映画「カクテル」のDVDを三月中旬に見ました。
トム・クルーズ主演の1988年の作品です。
最初に映画を見始めた時は、若者の立身出世の話かと思っていたのですが、全然違っていました。
友情成分を少し入れた、挫折と恋愛の物語でした。
以下、粗筋です。(ネタバレあり。最後まで書いています)
軍隊を除隊した主人公は、成功を夢見てニューヨークに行く。
しかし現実は厳しかった。大学を出ていない彼に、よい就職口はなかった。
彼はバーテンダーになる。
そして、先輩バーテンダーと親しくなりながら徐々にその腕を磨いていく。
主人公に転機が訪れる。高級なバーへの移籍だ。
彼は、先輩バーテンダーとともにその店に移る。その頃から、彼は一つの夢を温めだす。
その夢とは、自分の店を持つことだ。彼は先輩とともに、「カクテル&ドリーム」という店の構想を練る。
そんな折、主人公は恋をする。そして、その女性の発案で開業資金を得る算段を立てる。
しかし、その予定は失敗する。彼女には振られ、先輩とは喧嘩別れする。
二年後、彼は失意のまま、ジャマイカでバーテンダーをしていた。
その場所に、先輩がやって来る。先輩は金持ちの女性と結婚していた。
彼は今度、ニューヨークに高級店をオープンするという。そのバーテンダーとして主人公をスカウトしたいと提案する。
主人公は、その地で貧乏な彼女を作る。そして、その彼女と、成功の夢のあいだで心を揺れ動かせる。
そんな折、先輩との戯言が切っ掛けでナンパした女社長と主人公は夜をともにする。そのことが彼女にばれて、彼は振られる。
主人公は、女社長とニューヨークに行くが、再び挫折を味わう。
彼は、先輩が開いたバーに行く。
また、振られた彼女に謝りたいという一心から、彼女に付きまとう。
そして、かつての彼女が自分の子どもを妊娠していることを知る。さらに、彼女の実家が富豪なことも知る。
主人公は、父親として、彼女とやり直したいと言うが、彼女にも実家にも断わられる。
そんな折、先輩が破産して自殺する。主人公は真の愛に目覚め、彼女をさらいに行く。そして、彼女を実家と絶縁させて結婚する。
彼は、かつて先輩と語り合っていた「カクテル&ドリーム」という店をオープンさせる。
「エージェント」を見た時にも思ったのですが、こうやって粗筋を書くと、トム・クルーズの役は駄目人間にしか見えません。
いやまあ、実際駄目人間なのですが。
完璧なヒーロー像というよりは、駄目なところもいっぱい持っている等身大の人間が、それなりの幸せを掴もうと奮闘する。

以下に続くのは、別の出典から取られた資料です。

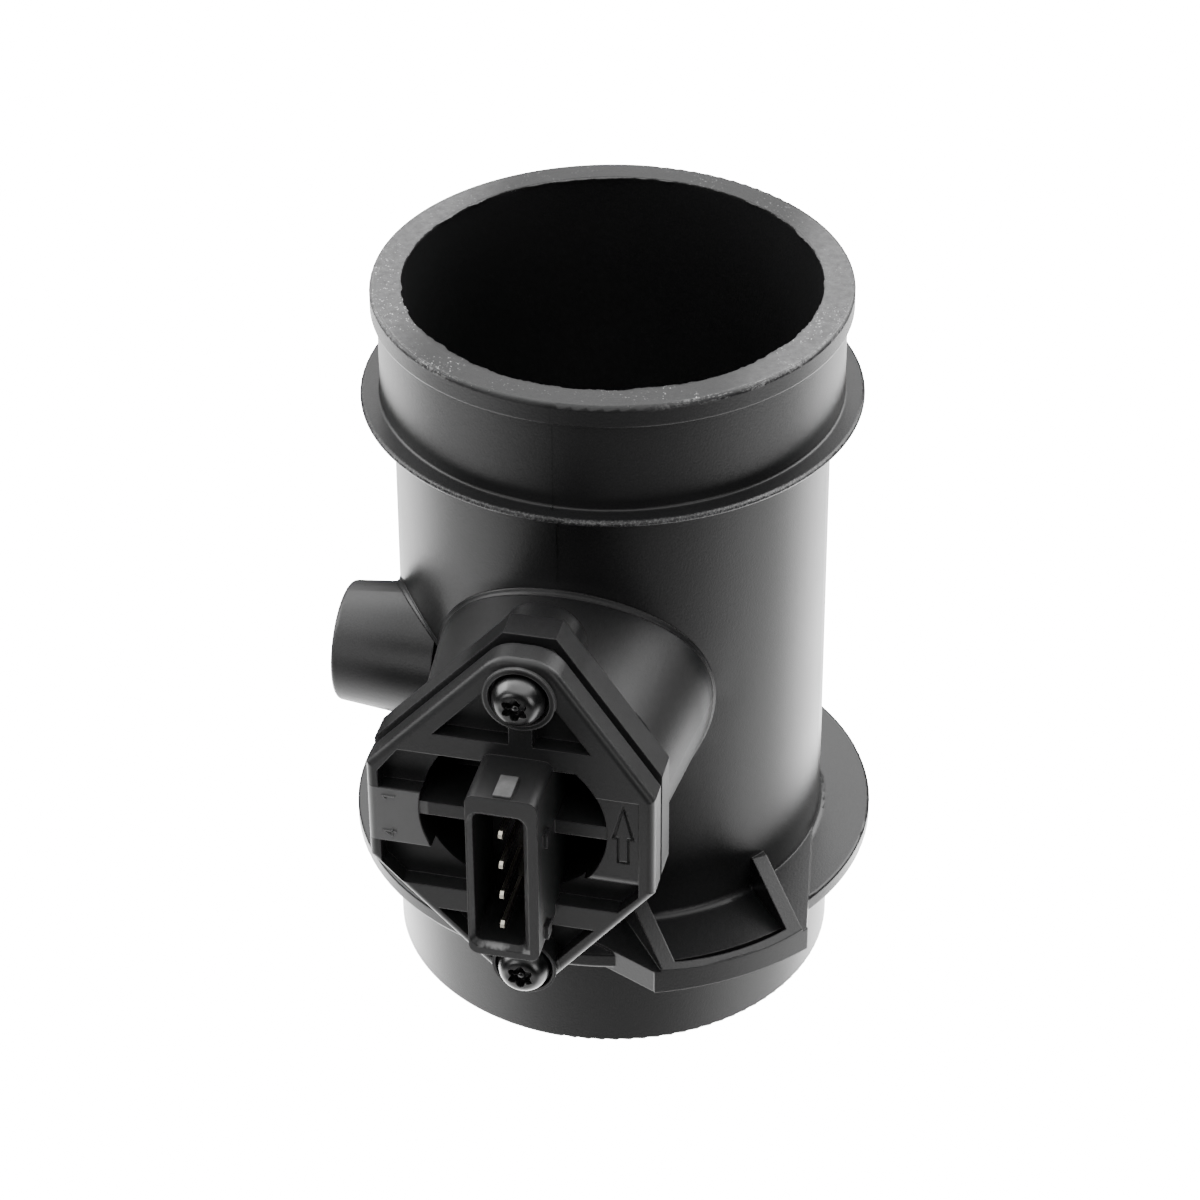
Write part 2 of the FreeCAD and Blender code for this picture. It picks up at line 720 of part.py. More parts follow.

トム・クルーズは、若い頃はそういった作品が多かったのかもしれないなと思いました。
さて、映画の題名の「カクテル」です。
美味しいカクテルを出すという使い方ではなく、派手なパフォーマンスで客を盛り上げるという使い方です。
そういう意味では、やっていることはDJに近いです。
カクテルの種類も、そんなにいっぱい出てきません。
それよりも、お酒の瓶をジャグリングするようなシーンが見せ場です。
映像として描くには、こういったやり方が適切なんだろうなと思いました。